日本国内だと北から南まで色々な食の生産現場や貴重な文化遺産のような現場に行きましたが、どんなに記憶を辿ってもペトラ遺跡のような体験の値段設定にはお目にかかれませんでした。

しかしついに、そういう場所があらわれたのです。

徳島県にある小さな味噌の醸造所の見学を申し込んだのですが、なんと一人当たりのお値段はペトラ遺跡と同じでした。
しかも体験や試食は別料金だそうです。蔵という「場」の見学だけでその値段なのです。

おそらく日本一、いえ世界一高い入場料を取る味噌蔵と名乗ってよいと思います。


気になりませんか?いったいどんな味噌蔵なのか。なぜこのような値段設定をしているのか。
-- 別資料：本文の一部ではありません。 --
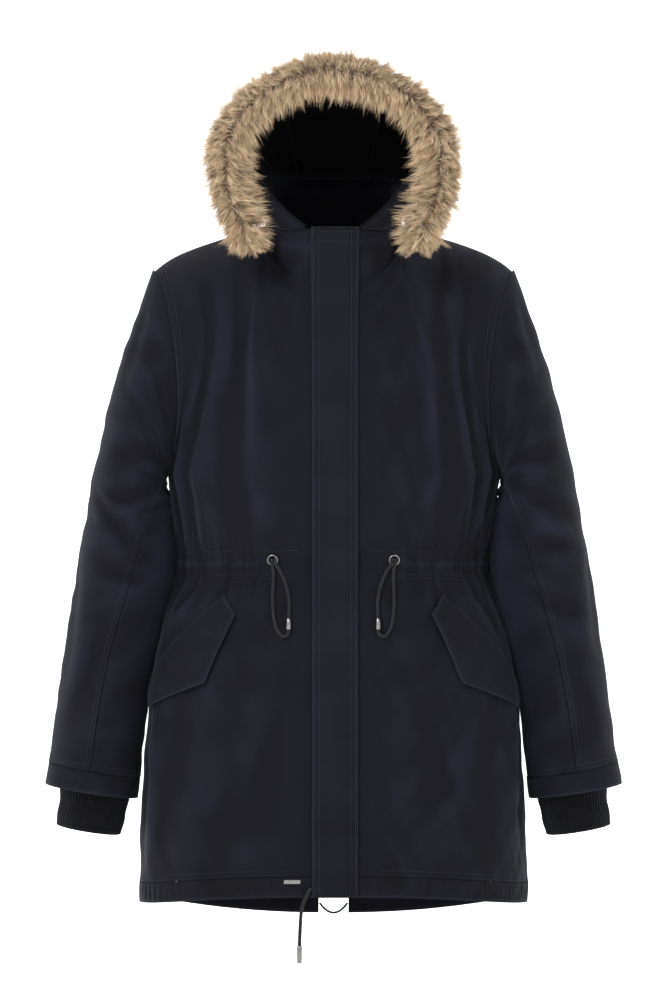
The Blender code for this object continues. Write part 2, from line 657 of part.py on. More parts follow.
def placket_points():
    """The placket's grid: columns across its width, rows up the front and on up the neck stand."""
    levels = np.concatenate([np.linspace(-0.998, 0, 15), np.linspace(0, 1, 9)[1:-1]])
    columns = []
    for x in np.linspace(PLACKET_RIGHT, PLACKET_LEFT, 5):
        column = body(around_at(x, levels), levels)
        foot = hem(np.array([around_at(x, np.array([-1.0]))[0]]), np.array([0.0]))
        turn = math.asin(x / STAND_HALF_WIDTH)
        neck = stand(np.full(3, turn), np.array([0.25, 0.6, 0.95]))
        top = neck[-1:] + np.array([[0, 0.0004, PLACKET_TOP - STAND_FRONT_HEIGHT + 0.003]])
        column = np.concatenate([foot, column, neck, top])
        column[:, 0] = x
        columns.append(column)
    return np.stack(columns, axis=1)


def add_placket(cloth):
    points = placket_points()
    across = np.gradient(points, axis=1)
    up = np.gradient(points, axis=0)
    normals = np.cross(across, up)
    normals /= np.linalg.norm(normals, axis=-1, keepdims=True)
    off = 0.0016 + GAP + 0.0002
    wall("placket", points, normals, off, off + PLACKET_CLOTH, cloth)


def flap_surface(along, down):
    """A pocket flap: `along` runs from its front end to its side, `down` from its seam to its free edge."""
    seam, free = np.radians([c[0] for c in FLAP_SEAM]), np.radians([c[0] for c in FLAP_FREE_EDGE])
    seam_z, free_z = [c[1] for c in FLAP_SEAM], [c[1] for c in FLAP_FREE_EDGE]
    places = (0, 0.5, 1)
    around = np.interp(along, (0, 1), seam) * (1 - down) + np.interp(along, places, free) * down
    height = np.interp(along, (0, 1), seam_z) * (1 - down) + np.interp(along, places, free_z) * down
    return skirt(around, height)


def add_flaps(cloth):
    for side, mirror in (("left", False), ("right", True)):
        along, down = grid(0.0, 1.0, 9, np.linspace(1, 0, 4))
        off = CLOTH / 2 + FLAP_CLEAR + FLAP_LIFT * down
        sheet(f"pocket_flap_{side}", flap_surface, (along, down), cloth, mirror=mirror, flip=True,
              inner=off, outer=off + CLOTH, trims=(0, 0, 0, 0))


def front_y(x, z):
    """The y of the front's surface at a place below the armpits."""
    half_width, front, _, squareness = rows_at(TORSO, np.array(z))
    return float(-front * (1 - (abs(x) / half_width) ** squareness) ** (1 / squareness))


def smooth_route(route, count):
    """Evenly spaced points on a smooth curve through a cord's route."""
    route = np.array(route)
    keys = np.concatenate([[0], np.cumsum(np.linalg.norm(np.diff(route, axis=0), axis=1))])
    fine = np.stack(rows_at(np.column_stack([keys, route]), np.linspace(0, keys[-1], 400)), axis=-1)
    run = np.concatenate([[0], np.cumsum(np.linalg.norm(np.diff(fine, axis=0), axis=1))])
    places = np.linspace(0, run[-1], count)
    return np.stack([np.interp(places, run, fine[:, k]) for k in range(3)], axis=-1)


def add_cord(name, route, diameter, count, finish):
    curve = bpy.data.curves.new(name, "CURVE")
    curve.dimensions = "3D"
    curve.bevel_depth = diameter / 2
    curve.bevel_resolution = 2
    curve.use_fill_caps = True
    points = smooth_route(route, count)
    spline = curve.splines.new("POLY")
    spline.points.add(len(points) - 1)
    for place, point in zip(spline.points, points):
        place.co = (*point, 1)
    curve.materials.append(finish)
    made = bpy.data.objects.new(name, curve)
    bpy.context.scene.collection.objects.link(made)


def waist_route(side):
    """The loop of the waist drawcord in space, on the wearer's left (1) or right (-1)."""
    return [(side * x, front_y(x, z) - CLOTH / 2 - off, z) for x, z, off in WAIST_CORD_ROUTE]


def turned_ring(centre, axis, profile, count=16):
    """Rings of points of a profile of (radius, distance along the axis), turned about the axis."""
    axis = np.array(axis) / np.linalg.norm(axis)
    first = np.cross(axis, (0, 0, 1) if abs(axis[2]) < 0.9 else (1, 0, 0))
    first /= np.linalg.norm(first)
    second = np.cross(axis, first)
    turns = np.linspace(0, 2 * math.pi, count, endpoint=False)
    outward = [first * math.cos(t) + second * math.sin(t) for t in turns]
    return [[centre + axis * far + radius * way for radius, far in profile] for way in outward]


def add_turned(name, centre, axis, profile, finish):
    """A ring with a closed profile."""
    rings = turned_ring(np.array(centre), axis, profile)
    count = len(profile)
    points = [p for one in rings for p in one]
    faces = []
    for i in range(len(rings)):
        n = (i + 1) % len(rings)
        for j in range(count):
            k = (j + 1) % count
            faces.append((i * count + j, n * count + j, n * count + k, i * count + k))
    return add_mesh(name, points, faces, finish)


def add_waist_fittings(cord, metal):
    x, z = EYELET
    for side, sign in (("left", 1), ("right", -1)):
        lean = EYELET_RADIUS
        slope_x = (front_y(x + lean, z) - front_y(x - lean, z)) / (2 * lean)
        slope_z = (front_y(x, z + lean) - front_y(x, z - lean)) / (2 * lean)
        out = np.array([sign * slope_x, -1, slope_z])
        out /= np.linalg.norm(out)
        centre = np.array([sign * x, front_y(x, z), z]) + out * (CLOTH / 2 + 2 * GAP + EYELET_WIRE)
        wire = [
            (EYELET_RADIUS + EYELET_WIRE * math.cos(t), EYELET_WIRE * math.sin(t))
            for t in np.linspace(0, 2 * math.pi, 8, endpoint=False)
        ]
        add_turned(f"eyelet_{side}", centre, out, wire, metal)
        add_cord(f"waist_cord_{side}", waist_route(sign), WAIST_CORD, 32, cord)
        fx, low, high = FERRULE
        bottom = np.array([sign * fx, front_y(fx, low) - CLOTH / 2 - FERRULE_OFF, low])
        top = np.array([sign * fx, front_y(fx, high) - CLOTH / 2 - FERRULE_OFF, high])
        bore = WAIST_CORD / 2 + GAP + 0.0001
        length = float(np.linalg.norm(top - bottom))
        tube = [(bore, 0), (bore + FERRULE_WALL, 0), (bore + FERRULE_WALL, length), (bore, length)]
        add_turned(f"ferrule_{side}", bottom, top - bottom, tube, metal)


def hem_route():
    """The hanging end of the hem drawcord in space."""
    return [(x, front_y(x, z) - HEM_FACE - before, z) for x, before, z in HEM_CORD_ROUTE]


def add_hem_fittings(cord, metal):
    route = hem_route()
    add_cord("hem_cord", route, HEM_CORD, 12, cord)
    end = np.array(route[-1])
    tip = [(0.0004, 0), (TIP_RADIUS, 0), (TIP_RADIUS, -TIP_LENGTH), (0.0004, -TIP_LENGTH)]
    rings = [
        [end + np.array([r * math.cos(t), r * math.sin(t), far - GAP]) for t in
         np.linspace(0, 2 * math.pi, 12, endpoint=False)]
        for r, far in tip[1:3]
    ]
    add_tube("hem_cord_tip", rings[::-1], metal)
    start = hem(np.array(math.pi - VENT_ANGLE - FRONT_START), np.array(0.5))
    middle_z = start[2] - VENT_CORD_SAG
    reach = start[0] - HALF_GAP - 0.0010
    places = np.linspace(-1, 1, 9)
    vent = [(reach * s, start[1], middle_z + (start[2] - middle_z) * s * s) for s in places]
    add_cord("vent_cord", vent, 0.0030, 14, cord)
    x, z = HEM_BAR
    width, depth, height = HEM_BAR_SIZE
    bpy.ops.mesh.primitive_cube_add(size=1, location=(x, front_y(x, z) - CLOTH / 2 - 0.0010 - depth / 2, z))
    bar = bpy.context.object
    bar.name = "hem_bar"
    bar.scale = (width, depth, height)
    bpy.ops.object.transform_apply(location=False, rotation=False, scale=True)
    bar.data.materials.append(metal)


def main():
    for old in list(bpy.data.objects):
        bpy.data.objects.remove(old)
    cloth = material("navy_twill", NAVY, 0.85)
    trim_cloth = material("navy_twill_doubled", NAVY_DEEP, 0.85)
    lining = material("black_lining", LINING, 0.9)
    knit = material("black_rib_knit", KNIT, 0.95)
    fur = material("brown_fur", FUR_BROWN, 0.9)
    cord = material("black_cord", NAVY_DEEP, 0.8)
    metal = material("gunmetal", GUNMETAL, 0.35, 1.0)
    add_fronts_and_backs(cloth)
    add_hem(trim_cloth)
    add_stand(cloth)
    add_hood(cloth, lining)
    add_fur(fur)
    add_sleeves(cloth, knit)
    add_placket(trim_cloth)
    add_flaps(trim_cloth)
    add_waist_fittings(cord, metal)
    add_hem_fittings(cord, metal)


main()
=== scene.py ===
"""The looks of a fur trimmed parka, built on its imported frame.

Metres, +Z up. The front faces -Y and the wearer's left is +X. Every cloth piece is a thin shell on the same
surface as its solid, with creases, gathers and puckers added along the surface's normal.
"""

import math

import bpy
import mathutils
import numpy as np
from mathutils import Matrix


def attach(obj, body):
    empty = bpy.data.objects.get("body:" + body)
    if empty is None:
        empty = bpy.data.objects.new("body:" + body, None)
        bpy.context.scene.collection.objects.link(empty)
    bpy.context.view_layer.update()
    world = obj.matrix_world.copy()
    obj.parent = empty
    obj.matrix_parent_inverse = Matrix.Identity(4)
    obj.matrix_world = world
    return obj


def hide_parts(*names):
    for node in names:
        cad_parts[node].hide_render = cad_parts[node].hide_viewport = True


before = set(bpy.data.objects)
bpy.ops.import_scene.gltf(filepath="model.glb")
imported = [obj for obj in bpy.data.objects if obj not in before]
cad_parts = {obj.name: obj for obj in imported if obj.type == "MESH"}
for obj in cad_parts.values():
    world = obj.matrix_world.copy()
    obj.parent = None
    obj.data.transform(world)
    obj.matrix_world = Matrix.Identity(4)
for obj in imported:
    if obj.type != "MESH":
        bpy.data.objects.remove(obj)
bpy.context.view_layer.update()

# Cloth
CLOTH = 0.002  # thickness of a wall of cloth
GAP = 0.0003  # between pieces at a seam
HALF_GAP = GAP / 2
EASE = 0.0006  # at the side, shoulder and armhole seams, where walls meet at an angle
SEAM = (HALF_GAP, HALF_GAP, HALF_GAP, HALF_GAP)
RIGHT_ANGLE = math.pi / 2

# Heights of the body
ARMPIT = -0.277
HEM_DEPTH = 0.026  # height of the hem casing
HEM_FRONT = -0.812  # lower edge at the centre front
HEM_SIDE_DROP = 0.017  # how much lower the hem is at the side
HEM_BACK_DROP = 0.033  # and how much more at the centre back
VENT_HEIGHT = 0.150
VENT_HALF_WIDTH = 0.019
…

その体験については、また次回ぜひ書きたいと思いますが、満足感に見合えば私はこの展開は大いにありで、喜ぶべきことだと思います。


先日の能登の震災では、まさにこういったような「場」が多く失われてしまいました。酒蔵も伝統工芸の場も。

何十年、何百年もかけて築いてきたものが失われるのは一瞬の出来事でした。

そして、間もなくきっと復興予算がつくでしょう。

福島でも同じことが起きました。
耐震でガチガチに屈強な建物をつくるでも、突貫でプレハブのような味気ないものを作るでもなく。能登らしさはどう再び作られるのでしょうか。

この先何百年も、誰かが守っていきたいと願うような場に再びなるようにするにはどうしたら良いのか。何が本当の復興なのか。

今こそ能登をペトラ遺跡並みの世界遺産にするのだと、本物の場のちからということについて考える時ではないかと思います。